A capping scratcher is used for low spots in the comb that the knife missed. However it can be used to open all of the comb.
I use a long bread knife and before I got a capping scratcher I used a dinner fork. Jim
in a pinch an old fork works pretty well as a capping scratcher. most times if the face of the comb (ie the capped surface) is uneven you will need both. if the combs are fat (ie you are using 9 or 8 frames in a 10 frame box) then most times you can get by with just an uncapping knife.
This doesn't have to be an expensive hobby, although I sometimes choose to make it so. You can make your own, or improvise, for a lot of the equipment you may need. You are doing it right, though, by researching. Learn everything you can before you try to hive your first colony.
Your first stop is this forum, there are a bunch of friendly folks here who are willing to share their knowledge with you, and they will not look at you funny if you post what you might consider a stupid question. We all learn somewhere. As far as I'm concerned-the only stupid question is the one you don't ask. Good luck, and we're all pulling for you.
First year honey combs are usually not too full and fat so the capping knifes still leave work for the scratcher to do. I did a few frames today entirely with a capping scratcher and that would certainly be do able for the first season if you only had several hives. The kitchen fork would work but a dedicated scratcher gives you much more width.
I have heard of these believe they called it the hackler(sp.) honey punch. I was thinking these was used for the all plastic comb. It worked good at opening up cells that was capped below the plastic. Never thought of using it on a regular comb
I would like to try the hot air gun/paint stripper method of melting the cappings. I think there is a Youtube on it and was discussed on another forum.
Yes the scratcher produces a lot of fine wax flakes that plug screens.
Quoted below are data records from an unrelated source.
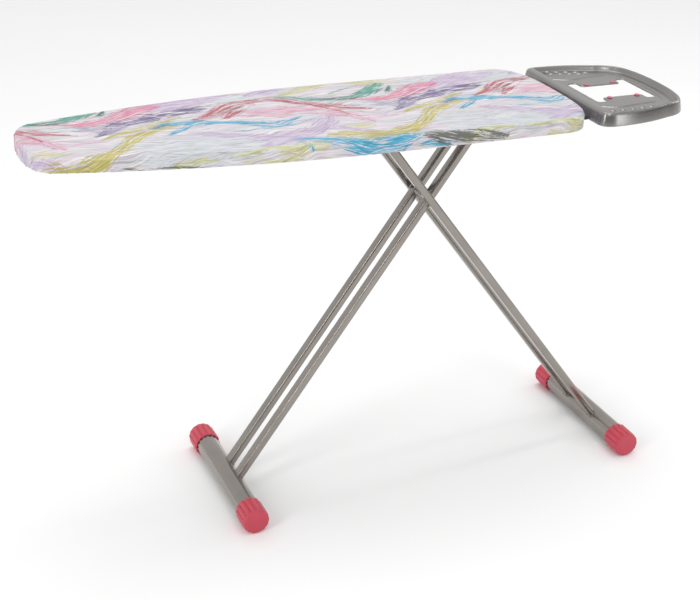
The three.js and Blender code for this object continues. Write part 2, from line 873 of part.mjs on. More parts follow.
// ---------- assembly ----------
const ironingBoard = new THREE.Group();
ironingBoard.add(coverPiece(), padPiece(), deckPiece(), ...channelPieces());
ironingBoard.add(hingeBracketPiece(), hingePinPiece(), hingeSpacerPiece(), ...rackPieces());
ironingBoard.add(leverBracketPiece(), leverPiece(), gripPiece(), leverPinPiece());
ironingBoard.add(leverSpringPiece());
ironingBoard.add(trayPiece(), ...studPieces(), ...strapPieces());
ironingBoard.add(...fastenerPieces());
ironingBoard.add(...hingeBushPieces());

const pivot = pivotPieces();
const pivotReach = outerY + legWidth / 4 + seat;

const innerLegs = new THREE.Group();
innerLegs.position.set(pivotX, 0, pivotHeight);
innerLegs.rotation.y = innerTilt;
innerLegs.add(
  ...legPieces(
    "inner",
    innerY,
    -innerFootReach,
    innerTilt,
    innerTopReach,
    rodRadius + rodClearance,
    pivotReach,
    innerY + legWidth / 4 + seat,
  ),
  pivot.sleeve,
);

const outerLegs = new THREE.Group();
outerLegs.position.set(pivotX, 0, pivotHeight);
outerLegs.rotation.y = outerTilt;
outerLegs.add(
  ...legPieces(
    "outer",
    outerY,
    outerFootReach,
    outerTilt,
    outerTopReach,
    barRadius + seat,
    pivotReach,
    barHalf,
  ),
  pivot.rod,
  ...pivot.washers,
);

const innerFoot = new THREE.Group();
innerFoot.position.set(innerFootX, 0, footZ);
innerFoot.add(footTubePiece("inner"), ...footCapPieces("inner"));

const outerFoot = new THREE.Group();
outerFoot.position.set(outerFootX, 0, footZ);
outerFoot.add(footTubePiece("outer"), ...footCapPieces("outer"));

const slider = new THREE.Group();
slider.position.set(barX, 0, hingeZ);
slider.add(...sliderPieces());

ironingBoard.add(innerLegs, outerLegs, innerFoot, outerFoot, slider);

export default ironingBoard;
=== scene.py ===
"""Folding ironing board: printed cover, iron rest and crossed twin-tube legs, around a fixed frame.

Sizes and places are in millimetres here and reach Blender in metres.
X runs from the rounded nose to the iron rest, Y across the board, Z up from the floor.
"""

import json
import math

import bmesh
import bpy
import numpy as np
from mathutils import Matrix, Vector
from mathutils.geometry import delaunay_2d_cdt


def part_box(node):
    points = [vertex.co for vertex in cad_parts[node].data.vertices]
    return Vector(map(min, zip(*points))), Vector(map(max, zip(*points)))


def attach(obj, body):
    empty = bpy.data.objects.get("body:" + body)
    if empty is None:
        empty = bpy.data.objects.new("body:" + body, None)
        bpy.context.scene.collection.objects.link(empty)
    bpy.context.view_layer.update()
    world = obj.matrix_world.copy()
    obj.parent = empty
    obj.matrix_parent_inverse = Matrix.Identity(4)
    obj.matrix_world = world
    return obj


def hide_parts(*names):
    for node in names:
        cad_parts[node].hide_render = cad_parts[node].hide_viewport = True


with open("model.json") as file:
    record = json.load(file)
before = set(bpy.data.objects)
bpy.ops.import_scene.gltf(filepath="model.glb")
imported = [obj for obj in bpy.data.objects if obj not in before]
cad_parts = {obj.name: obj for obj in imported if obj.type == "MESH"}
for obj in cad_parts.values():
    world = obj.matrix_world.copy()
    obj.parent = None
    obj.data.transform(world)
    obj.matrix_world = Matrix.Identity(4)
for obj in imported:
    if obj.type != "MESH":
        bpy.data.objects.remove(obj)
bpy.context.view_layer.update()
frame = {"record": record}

MM = 0.001
MERGE_DISTANCE = 4e-6
SHARP_ANGLE = 35.0
BODY_OF = {
    node: body
    for body, members in frame["record"]["behaviour"]["bodies"].items()
    for node in members
}


# ---------- places ----------
def place(node):
    low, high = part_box(node)
    return np.array(low) / MM, np.array(high) / MM


def centre(node):
    low, high = place(node)
    return (low + high) / 2


def radius_of(node):
    """Radius of a round piece that lies along Y."""
    low, high = place(node)
    return (high[2] - low[2]) / 2


# ---------- curves in the plane ----------
def full_turn(count):
    """Angles of count points round a circle."""
    return np.arange(count) / count * 2 * math.pi


def quarter(count):
    """Angles of count points over a quarter circle."""
    return np.linspace(0, math.pi / 2, count)


def bezier(*controls, steps=60):
    share = np.linspace(0, 1, steps + 1)[:, None]
    points = [np.array(c, float) + 0 * share for c in controls]
    while len(points) > 1:
        points = [a + (b - a) * share for a, b in zip(points, points[1:])]
    return points[0]


def joined(*parts):
    whole = np.vstack(parts)
    keep = np.r_[True, np.linalg.norm(np.diff(whole, axis=0), axis=1) > 1e-6]
    return whole[keep]


def resample(points, count, weight=None):
    """The same line with count points, set closer where weight(points) is high."""
    middle = (points[1:] + points[:-1]) / 2
    step = np.linalg.norm(np.diff(points, axis=0), axis=1)
    if weight is not None:
        step = step * weight(middle)
    reach = np.r_[0, np.cumsum(step)]
    at = np.linspace(0, reach[-1], count)
    return np.stack([np.interp(at, reach, points[:, k]) for k in range(points.shape[1])], 1)


def signed_area(loop):
    x, y = loop[:, 0], loop[:, 1]
    return np.sum(x * np.roll(y, -1) - np.roll(x, -1) * y) / 2


def inward_normals(loop):
    """Unit normals of a closed loop, pointing to its inside."""
    along = np.roll(loop, -1, 0) - np.roll(loop, 1, 0)
    along /= np.maximum(np.linalg.norm(along, axis=1, keepdims=True), 1e-9)
    turned = np.stack([-along[:, 1], along[:, 0]], 1)
    return turned * math.copysign(1, signed_area(loop))


def offset(loop, distance):
    return loop + inward_normals(loop) * distance


def soften(points, radius, steps=5, closed=True):
    """Rounds the corners of a polygon. radius is one number, or one for each corner."""
    points = np.array(points, float)
    count = len(points)
    radii = np.broadcast_to(radius, (count,))
    made = []
    for i in range(count):
        here = points[i]
        if not closed and i in (0, count - 1) or radii[i] <= 0:
            made.append(here[None])
            continue
        before, after = points[i - 1] - here, points[(i + 1) % count] - here
        reach_a, reach_b = np.linalg.norm(before), np.linalg.norm(after)
        a, b = before / reach_a, after / reach_b
        half = math.acos(max(-1, min(1, float(a @ b)))) / 2
        cut = min(radii[i] / math.tan(max(half, 0.05)), 0.48 * reach_a, 0.48 * reach_b)
        made.append(bezier(here + a * cut, here, here + b * cut, steps=steps))
    return joined(*made)


def dense(loop, spacing):
    """A closed loop with its long sides split to about this spacing."""
    made = []
    for a, b in zip(loop, np.roll(loop, -1, 0)):
        parts = max(1, round(np.linalg.norm(b - a) / spacing))
        made.append(a + (b - a) * np.linspace(0, 1, parts, endpoint=False)[:, None])
    return np.vstack(made)


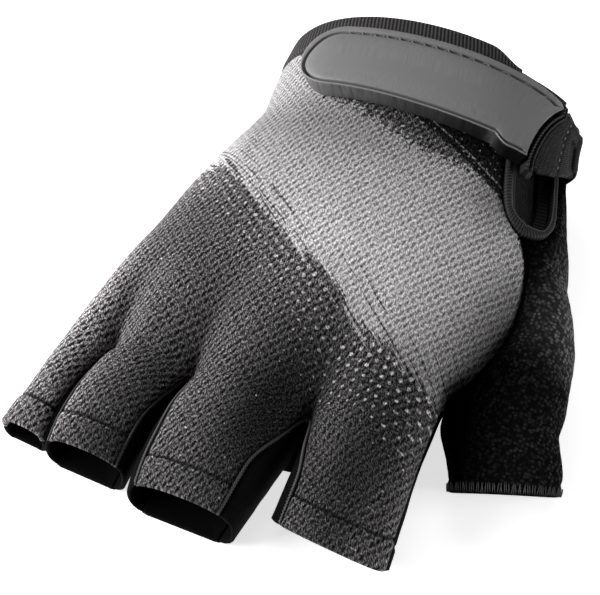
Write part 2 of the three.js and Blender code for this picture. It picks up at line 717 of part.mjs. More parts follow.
// The tab's outline: along its far side, round its tip, back along its near side and across its end
function tabOutline(spineEnd) {
  const [end] = TAB_SIDES;
  const shoulder = TAB_SIDES[TAB_SIDES.length - 1];
  const side = (name, sign) => [
    ...TAB_SIDES.map((o) => ({ length: o.length, across: sign * o[name] })),
    ...steps(TAB_STOPS).slice(1).map((t) => ({
      length: mix(shoulder.length, spineEnd, t),
      across: sign * mix(shoulder[name], TAB.tipRadius, ease(t)),
    })),
  ];
  const tip = steps(TAB_ARC).slice(1, -1).map((t) => {
    const turn = Math.PI * (0.5 - t);
    return { length: spineEnd + TAB.tipRadius * Math.cos(turn), across: TAB.tipRadius * Math.sin(turn) };
  });
  const across = steps(TAB_END_STOPS).slice(1, -1).map((t) => (
    { length: end.length, across: mix(-end.near, end.far, t) }
  ));
  return [...side("far", 1), ...tip, ...side("near", -1).reverse(), ...across];
}

function tab() {
  const spineEnd = strapAngle.lengthTo(TAB.tipAngle) - TAB.tipRadius;
  const outline = tabOutline(spineEnd).map((o) => ({
    ...o,
    spine: Math.min(spineEnd, Math.max(TAB.spineStart, o.length)),
    sewn: o.length <= TAB_SIDES[0].length,
  }));
  // Steps from the underside, round the edge and through the groove, towards the middle of the top
  const top = TAB.base + TAB.wall;
  const inner = TAB.rim + TAB.groove;
  const profile = [
    { inset: 0, height: TAB.base },
    { inset: 0, height: top - TAB.chamfer },
    { inset: TAB.chamfer, height: top },
    { inset: TAB.rim, height: top },
    { inset: TAB.rim + TAB.grooveFlank, height: top, groove: TAB.grooveDepth },
    { inset: inner - TAB.grooveFlank, height: top, groove: TAB.grooveDepth },
    { inset: inner, height: top },
    { inset: TAB.crownInset, height: TAB.base + TAB.crown - TAB.crownFall },
  ];
  const points = [];
  const add = (length, across, height) => points.push(tabPoint(length, across, height)) - 1;
  const rings = profile.map(({ inset, height, groove = 0 }) =>
    outline.map(({ length, across, spine, sewn }) => {
      const reach = Math.hypot(length - spine, across);
      const share = (sewn ? inset * TAB.endInset : inset) / reach;
      return add(mix(length, spine, share), mix(across, 0, share), sewn ? height : height - groove);
    }),
  );
  const middle = (height) => {
    const ids = new Map();
    return outline.map(({ spine }) => {
      if (!ids.has(spine)) ids.set(spine, add(spine, 0, height));
      return ids.get(spine);
    });
  };
  const levels = [middle(TAB.base), ...rings, middle(TAB.base + TAB.crown)];
  const index = [];
  levels.slice(1).forEach((level, l) => {
    const below = levels[l];
    level.forEach((id, k) => {
      const m = (k + 1) % level.length;
      const corners = [below[k], below[m], level[m], id];
      const kept = corners.filter((c, i) => c !== corners[(i + 1) % corners.length]);
      for (let i = 1; i + 1 < kept.length; i++) index.push(kept[0], kept[i], kept[i + 1]);
    });
  });
  return meshOf(points, index);
}

// The folded end of the strap, sewn along the tab's slanted end.
const FOLD = {
  thickness: 3.8,
  width: 3.7, // degrees round the wrist
  gapAngle: 0.3, // beyond the tab's end
  near: 45.4, // its rows
  far: 71.2,
  edgeFall: 0.8, // how much lower its long edges are
};
const foldAngle = (row, share) => TAB_END.angle - endLean(row) - FOLD.gapAngle - share * FOLD.width;
function strapFold() {
  const across = steps(8);
  const rows = [0, 0.12, 0.5, 0.88, 1].map((share) => across.map((a) => {
    const row = mix(FOLD.near, FOLD.far, a);
    const fall = share === 0 || share === 1 ? FOLD.edgeFall : 0;
    return { row, angle: foldAngle(row, share), height: STRAP.overSlit + FOLD.thickness - fall };
  }));
  return overlay(rows, FOLD.thickness);
}

// Height of the strap's underside over the cloth
function strapSeat(row, angle) {
  const slit = straight(SIDE_LINES, "y", "slitRight", row) - 1;
  const seat = mix(STRAP.overSlit, STRAP.sewnDown, ease((slit - angle) / STRAP.sewnRun));
  const cuff = CUFF_ROWS[CUFF_ROWS.length - 1];
  return row > cuff - STRAP.cuffReach ? Math.max(seat, STRAP.overCuff) : seat;
}

// The knitted strap, from its folded end over the slit to where it is sewn down
const BASE_GAP = 0.7; // degrees between it and the fold
const baseRow = (angle, a) => mix(strapEdge("near", angle), strapEdge("far", angle), a);
function baseStart(a) {
  let angle = TAB_END.angle;
  // Row and angle depend on each other, and settle within a few rounds
  for (let i = 0; i < 6; i++) angle = foldAngle(baseRow(angle, a), 1) - BASE_GAP;
  return angle;
}

function strapBase() {
  const rows = steps(12).map((t) => steps(8).map((a) => {
    const angle = mix(baseStart(a), STRAP.to, t);
    const row = baseRow(angle, a);
    return { row, angle, height: strapSeat(row, angle) + STRAP.thickness };
  }));
  return overlay(rows, STRAP.thickness);
}

// The patch of hook and loop between the tab and the back of the wrist.
const PATCH = { from: 59, to: 126, halfWidth: 7.4, seat: 0.3, thickness: 0.7 };
function closurePatch() {
  const rows = steps(14).map((t) => {
    const angle = mix(PATCH.from, PATCH.to, t);
    return [1, 0.33, -0.33, -1].map((a) => ({
      row: strapRow(angle) + a * PATCH.halfWidth,
      angle,
      height: PATCH.seat + PATCH.thickness,
    }));
  });
  return overlay(rows, PATCH.thickness);
}

// A loose pleat of the strap, standing off the thumb side below the strap.
const PLEAT = { from: 13.2, to: 0, low: 58, high: 71.5, thickness: 1.2 };
const PLEAT_SHAPE = [
  { share: 0, height: 2.1 },
  { share: 0.25, height: 3.6 },
  { share: 0.6, height: 2.8 },
  { share: 1, height: 2.1 },
];
function strapPleat() {
  const rows = steps(8).map((share) => steps(3).map((a) => ({
    row: mix(PLEAT.low, PLEAT.high, a),
    angle: mix(PLEAT.from, PLEAT.to, share),
    height: straight(PLEAT_SHAPE, "share", "height", share),
  })));
  return overlay(rows, PLEAT.thickness);
}

const cloth = (color, roughness) => new THREE.MeshStandardMaterial({ color, roughness, metalness: 0 });
const materials = {
  mesh: cloth(0x4a484a, 0.85),
  suede: cloth(0x161616, 0.8),
  towelling: cloth(0x1b1b1b, 0.95),
  stretch: cloth(0x131313, 0.75),
  elastic: cloth(0x2e2e2e, 0.8),
  rubber: cloth(0x5c5c5d, 0.55),
  knit: cloth(0x222222, 0.85),
};

const glove = new THREE.Group();
glove.position.set(-ORIGIN.x, -ORIGIN.y, 0);
function add(name, geometry, material) {
  const mesh = new THREE.Mesh(geometry, material);
  mesh.name = name;
  glove.add(mesh);
}

add("back_panel", clothPiece("back_panel", MESH_CLOTH), materials.mesh);
add("palm_panel", clothPiece("palm_panel", PALM_CLOTH), materials.suede);
add("thumb_panel", clothPiece("thumb_panel", THUMB_CLOTH, { relief: THUMB_RELIEF }), materials.towelling);
CROTCHES.forEach((_, i) => {
  const gusset = clothPiece(gussetName(i), GUSSET_CLOTH, { gap: GUSSET_GAP, relief: GUSSET_RELIEF });
  add(gussetName(i), gusset, materials.stretch);
});
add("wrist_cuff", clothPiece("wrist_cuff", CUFF_BAND, { proud: CUFF_PROUD }), materials.elastic);
add("slit_binding", slitBinding(), materials.elastic);
add("closure_tab", tab(), materials.rubber);
add("closure_patch", closurePatch(), materials.knit);
add("strap_base", strapBase(), materials.knit);
add("strap_fold", strapFold(), materials.knit);
add("strap_pleat", strapPleat(), materials.knit);

const whole = new THREE.Group();
whole.add(glove);
export default whole;
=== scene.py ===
"""Looks of a right-hand short-finger sports glove, laid out as a Blender add-on.

The frame holds the glove's solids. Here each of them gets its cloth, seams, stitches and finish. Sizes of the
outer surface are in millimetres, in the tables' own coordinates, and become metres where a mesh is made.
"""
import math
from functools import partial
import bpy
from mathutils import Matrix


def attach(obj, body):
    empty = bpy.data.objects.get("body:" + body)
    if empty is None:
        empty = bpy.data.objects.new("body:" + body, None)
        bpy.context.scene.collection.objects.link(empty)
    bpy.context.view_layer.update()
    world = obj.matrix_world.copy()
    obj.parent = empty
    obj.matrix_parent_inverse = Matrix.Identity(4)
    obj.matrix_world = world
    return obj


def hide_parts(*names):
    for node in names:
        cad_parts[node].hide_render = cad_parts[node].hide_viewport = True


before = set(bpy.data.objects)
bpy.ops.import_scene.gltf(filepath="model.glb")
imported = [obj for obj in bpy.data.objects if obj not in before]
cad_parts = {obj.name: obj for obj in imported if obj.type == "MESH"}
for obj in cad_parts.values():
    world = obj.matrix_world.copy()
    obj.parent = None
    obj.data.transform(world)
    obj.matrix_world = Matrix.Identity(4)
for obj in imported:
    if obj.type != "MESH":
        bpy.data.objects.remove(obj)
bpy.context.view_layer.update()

from types import SimpleNamespace

import bpy
import numpy as np
from mathutils import Vector, noise

bl_info = {
    "name": "Short-finger glove looks",
    "version": (1, 0, 0),
    "blender": (4, 5, 0),
    "location": "View3D > Sidebar > Glove",
    "description": "Dresses the solids of a short-finger sports glove in cloth, stitches and rubber",
    "category": "Object",
}

MM = 0.001
ORIGIN = np.array((12.39, 6.83, 0.0))  # where the part's origin lies in the tables' coordinates


def table(names, rows):
    """A table as one array for each named column, sorted by its first column."""
    values = np.array(sorted(rows), float)
    return {name: values[:, i] for i, name in enumerate(names.split())}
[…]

I would think that the melted cappings would congeal and plug screens worse than flakes. He's obviously not "removing" the wax, since nothing runs off the frame. And... now what does he use to make candles?
Hobie, I wondered if the wax would pull back to each cell boundary leaving an opening. Cant see the detail in the vid. but would like to try it; I have a heat gun and forgot to take it along. Next years comb will be fatter with fewer low spots to scratch.
We have a new Maxant extractor, bought on sale but no honey( first year hives) but our neighbor's bees(second year) did so we volunteered our extractor and assistance to learn just how to process honey if we ever get any. I saw on YouTube a guy using an electric knife so I grabbed ours( along with other assorted knives)and it worked great. Sliced right through the wax leaving only small amounts in some corners to use a fork on.